Honduras: Más leyes o menos arbitrariedad
El Heraldo, Tegucigalpa
En Honduras el gobierno es débil, pesado, aparatoso y muy ruidoso, pero nada efectivo aunque, eso sí, con una interminable propensión a legislar.
La evidencia está por doquier: en el pobre desempeño de la economía, la violencia, la informalidad, la inseguridad, el tráfico. Nuestros diputados se anuncian en la radio y televisión diciendo cosas como: “en el honorable Congreso Nacional reconocemos que hay mucha criminalidad y por eso aprobaremos tal o cual ley”, como si el hecho de aprobar una ley resolviera los problemas.
En los últimos años pasamos de un gobierno pesado y abusivo, a uno no tan abusivo, pero igual de inútil. El gobierno tiene presencia en todas partes, pero eso no lo hace funcional o efectivo.
Al revés: lo que al país le urge es una redefinición de la función gubernamental y el desarrollo de las capacidades que le permitan enfrentar el monstruo de la inseguridad que acecha a la población, crear condiciones para echar a andar la economía y, en general, mejorar la convivencia en la sociedad.
La discrecionalidad es un instrumento esencial de la función gubernamental: es el medio a través del cual la autoridad se adapta al cambiante entorno económico, electoral o político.
Dado que es imposible legislar para cualquier contingencia, la función del gobierno sería imposible sin facultades discrecionales.
El problema es que en Honduras no hay diferencia entre la discrecionalidad y la arbitrariedad: son sinónimos porque la autoridad emplea sus facultades discrecionales sin restricción alguna.
Eso es lo que permite que partidos políticos manipulen las elecciones, que las entidades de regulación impongan sanciones sin fundamento legal o que pueda haber decenas de muertos sin que se inicie una sola averiguación.
Los asesinatos llevados a cabo por miembros de la Policía Nacional no son sino el ejemplo extremo de esta realidad.
Otro ejemplo reciente, aunque sin aparente trascendencia, fue el permiso otorgado a los Los Tucanes de Tijuana para grabar un video en las Ruinas de Copan, donde el funcionario a cargo afirma que la ley se lo permite, y que hasta lo exhorta a este tipo de actividades; empero para otros, su actuación claramente colinda con la arbitrariedad.
La autoridad en Honduras es absolutamente arbitraria. En el caso de las entidades de regulación (tierras, ambiente, comercio, forestal, telecomunicaciones y energía) tenemos de todo, menos reglas claras. Las entidades deciden en función de los criterios de los funcionarios que las dirigen, y las facultades de cada uno de ellos son tan vastas que sus preferencias (e intereses) tienden a prevalecer.
Esta misma arbitrariedad es la que contribuye en gran medida a la serie de “emergencias” que se presentan a diario en nuestro país.

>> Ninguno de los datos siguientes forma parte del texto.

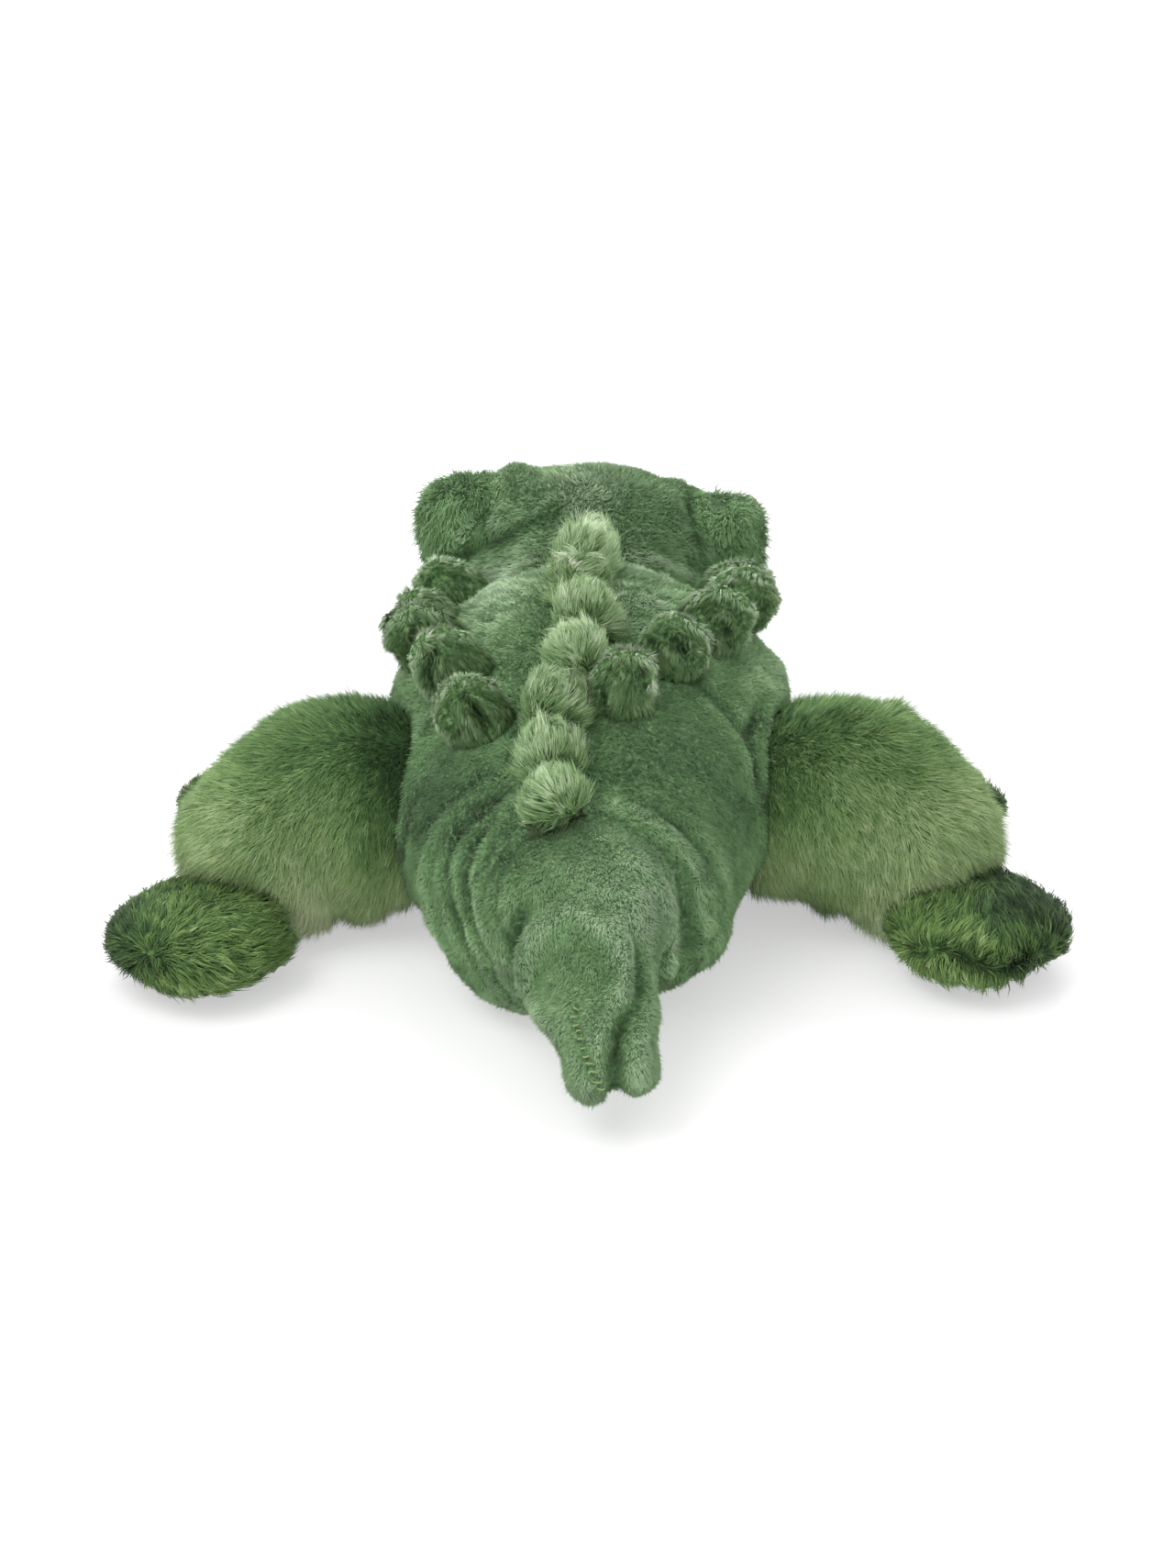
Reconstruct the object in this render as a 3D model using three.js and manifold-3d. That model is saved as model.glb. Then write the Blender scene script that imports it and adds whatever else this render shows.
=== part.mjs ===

El caso de la energía es paradigmático porque el tema es tan central para nuestro desarrollo que podría fácilmente paralizar el país: decretos van y leyes vienen, pero lo único que avanza son los caprichos de quienes definen las prioridades.
El tema es el mismo que en el resto: nuestro problema no es de leyes sino de la propensión al abuso de las facultades de la autoridad, lo que las coloca en un plano de permanente arbitrariedad. Sin límites, cualquier autoridad se convierte en un poder fáctico, lo opuesto de lo que requiere un país democrático, moderno e institucionalizado.
Institucionalizar implica limitar a la autoridad, es decir, establecer reglas que acoten y preestablezcan los límites de su acción. La discrecionalidad es indispensable, pero para que el actuar gubernamental no sea arbitrario tiene que estar acotado por reglas conocidas por todos de antemano.
En Honduras tenemos que partir del reconocimiento de que nuestro sistema de gobierno no satisface ni lo más elemental. Pretender modificarlo todo por la vía legislativa pareciera que no resolverá el problema.
Los tiempos preelectorales son siempre propicios para la discusión de los retos que enfrentamos. Quizá no haya ninguno más grave y pernicioso que el desorden que emana de los desarreglos y arbitrariedades de los poderes del Estado.
De ahí deriva todo: mientras no se establezcan límites al poder y los poderosos desarrollen la capacidad y visión de institucionalizarlo, nuestro sistema de gobierno seguirá siendo lo que es: sumamente disfuncional e fatídicamente ineficaz.